As fronteiras claramente definidas pelas empresas estão desaparecendo. É preciso enxergar além de seus muros, pois a era dos ecossistemas de negócios já começou. E, para isso, as organizações necessitam saber quais aspectos elas podem abordar de forma autônoma e quais exigem cooperação para atender às necessidades do cliente em toda a extensão.
Nível de Novidade – O termo ecossistema vem sendo usado por organizações há mais de 20 anos. O que mudou foi a declaração explícita de organizações como orquestradoras ou players de ecossistemas inovadores, a maioria deles viabilizada pela transformação digital, como o Alibaba. A velocidade da criação de ecossistemas é outro aspecto a ser observado, assim como as novas formas de competição por meio desses, onde há disrupção e maior captura e criação de valor no mercado. Essas organizações têm adotado um conjunto diferente de regras. Em vez de cada empresa construir sua estratégia isoladamente, elas estão agindo com um mindset de cooperação e composição estratégica.
Relevância técnica – Os ecossistemas estão enriquecendo a experiência de consumidores, clientes e de outros stakeholders.

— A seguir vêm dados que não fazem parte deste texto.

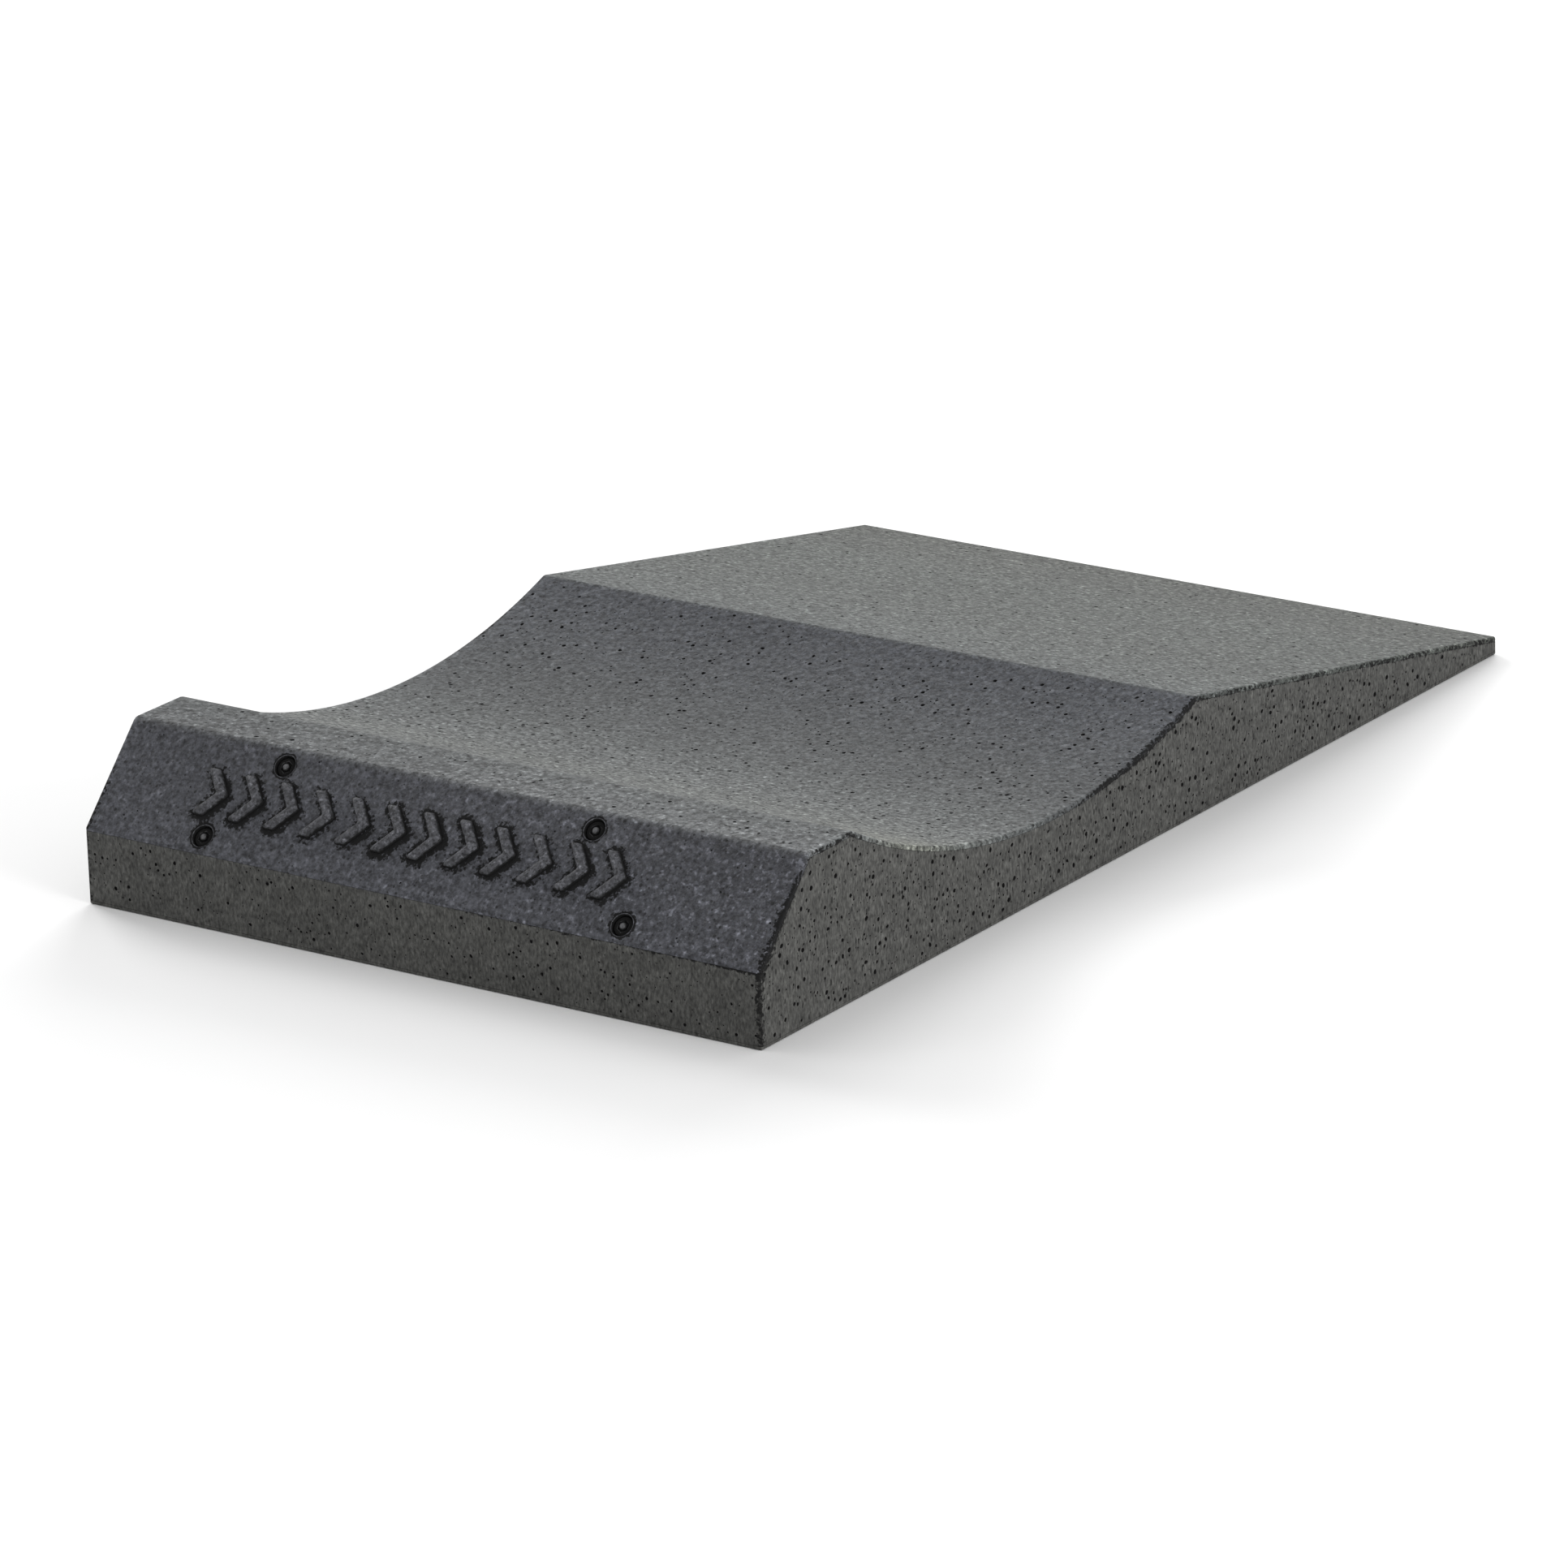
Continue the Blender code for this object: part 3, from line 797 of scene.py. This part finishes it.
def make_badge(material):
    """The badge plate with its soft raised chevrons and its four screw cups."""
    shell = Shell()
    top = TREAD_COAT + SEAM
    floor = top + PLATE_THICKNESS
    left, right = PLATE_MIDDLE - PLATE_WIDTH / 2, PLATE_MIDDLE + PLATE_WIDTH / 2
    low, high = PLATE_FOOT, PLATE_FOOT + PLATE_HEIGHT
    outline = rounded([(left, low), (right, low), (right, high), (left, high)], PLATE_CORNER, 6)
    blocks = [chevron(i, 0.0) for i in range(CHEVRONS)]
    rims = [circle(c, CUP_RADIUS) for c in CUPS.values()]
    holes = [circle(c, SHANK_HOLE) for c in CUPS.values()]
    patch(shell, outline, blocks + rims, [], lambda x, s, d: on_bevel(x, s, top), cell=NO_CELL)
    patch(shell, outline, holes, [], lambda x, s, d: on_bevel(x, s, floor), cell=NO_CELL)
    loop = outline + outline[:1]
    shell.strip([on_bevel(x, s, top) for x, s in loop], [on_bevel(x, s, floor) for x, s in loop])
    # The chevrons' flanks get painted shade, darkest at their foot.
    swell = [(0.0, top), (0.0, 0.0), (0.02, -0.8), (0.22, -1.4), (0.65, -1.85), (1.25, -2.1), (1.9, -2.2)]
    for index in range(CHEVRONS):
        lines = []
        for step, (inset, depth) in enumerate(swell):
            line = []
            for x, s in chevron(index, -inset, max(CHEVRON_ROUND - 0.3 * inset, 0.35)):
                uneven = noise.noise(Vector((x * 0.6, s * 0.6, 5.5))) if step > 1 else 0.0
                line.append(on_bevel(x + 0.30 * uneven, s, depth + 0.16 * uneven))
            lines.append(line + line[:1])
        shell.strips(lines, SWELL_SHADE_MARKS)
        shell.face(lines[-1][:-1])
    cup_floor = floor - CUP_FLOOR
    for centre in CUPS.values():
        # The cup's wall and floor get painted shade.
        rings = [
            (CUP_RADIUS, top), (CUP_RADIUS, 0.35), (CUP_RADIUS - 0.15, 0.1), (CUP_RADIUS - 0.4, 0.02),
            (CUP_BORE + 0.12, 0.12), (CUP_BORE, 0.35), (CUP_BORE, cup_floor), (SHANK_HOLE, cup_floor),
            (SHANK_HOLE, floor),
        ]
        lines = []
        for radius, depth in rings:
            line = [on_bevel(x, s, depth) for x, s in circle(centre, radius)]
            lines.append(line + line[:1])
        shell.strips(lines, CUP_SHADE_MARKS)
    return shell.build("badge_relief", material)


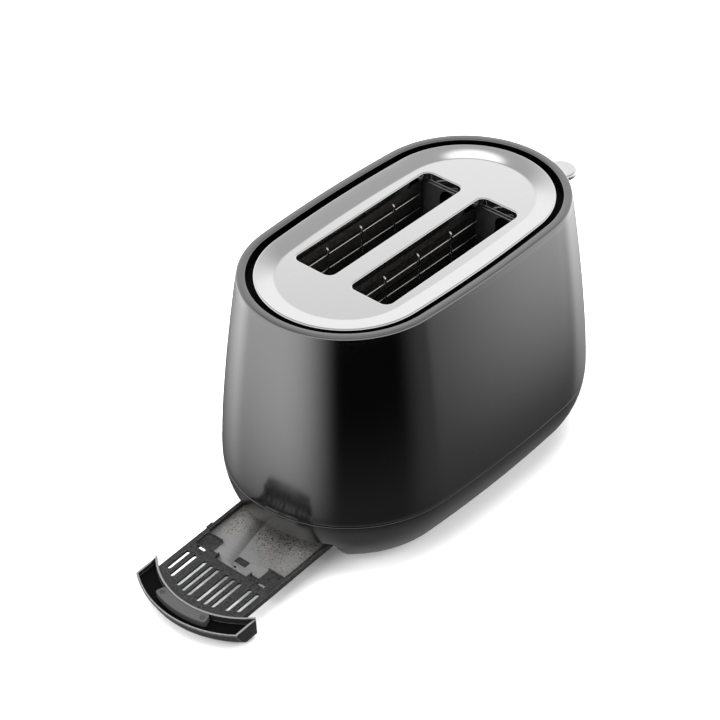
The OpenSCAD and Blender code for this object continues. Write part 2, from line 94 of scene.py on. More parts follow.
PLATE_R = (plate_hi.x - plate_lo.x) / 2 - END_C
PLATE_Z = plate_hi.z
PLATE_DISH = 3.3 * MM
PLATE_BAND = 14.5 * MM
SLOT_L, SLOT_W, SLOT_R = 145 * MM, 35.3 * MM, 6 * MM
SLOT_Y = 26.1 * MM          # from the middle to the centre line of each bread slot

PANEL_W = panel_hi.y - panel_lo.y
PANEL_H = panel_hi.z - panel_lo.z
PANEL_Z = (panel_hi.z + panel_lo.z) / 2
PANEL_R = 8 * MM
PANEL_PROUD = 1 * MM        # how far the panel's face stands out of the body's wall
PANEL_GAP = 0.3 * MM        # clearance round the panel in the shell and the base

TRAY_TILT = math.radians(3.5)
TRAY_X, TRAY_Z = MID_X - 135 * MM, 22 * MM      # where the tray's own x and height are 0, at rest
FASCIA_C = -34.48 * MM      # centre of the front piece's arcs, along the tray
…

Essa configuração fortifica e dá consistência às estratégias, tornando-as mais valiosas.
Trata-se de uma perspectiva distintiva em muitos aspectos. É naturalmente mais dinâmica por ser coevolucionária, mais colaborativa, gera mudanças inesperadas, reversões e consequências não intencionais e aumenta a possibilidade de inovação conjunta para o mercado.
Conclusões
Os ecossistemas de negócios não representam o fim das estratégias clássicas, que são as mais adequadas para as organizações que estão em setores previsíveis e sujeitos à menor volatilidade. Sua constituição pode acontecer tanto no ambiente real de negócios como no digital. Esse último tem alavancado substancialmente a possibilidade de conexão entre diferentes organizações, plataformas e sistemas.
Para que as estratégias sejam abertas e adaptativas aos ambientes dinâmicos é fundamental considerar a existência ou criação de ecossistemas no contexto dos negócios. Essa visão certamente irá revigorar a direção estratégica e seus modelos de negócio, que suportarão a inovação e o crescimento consistente das organizações.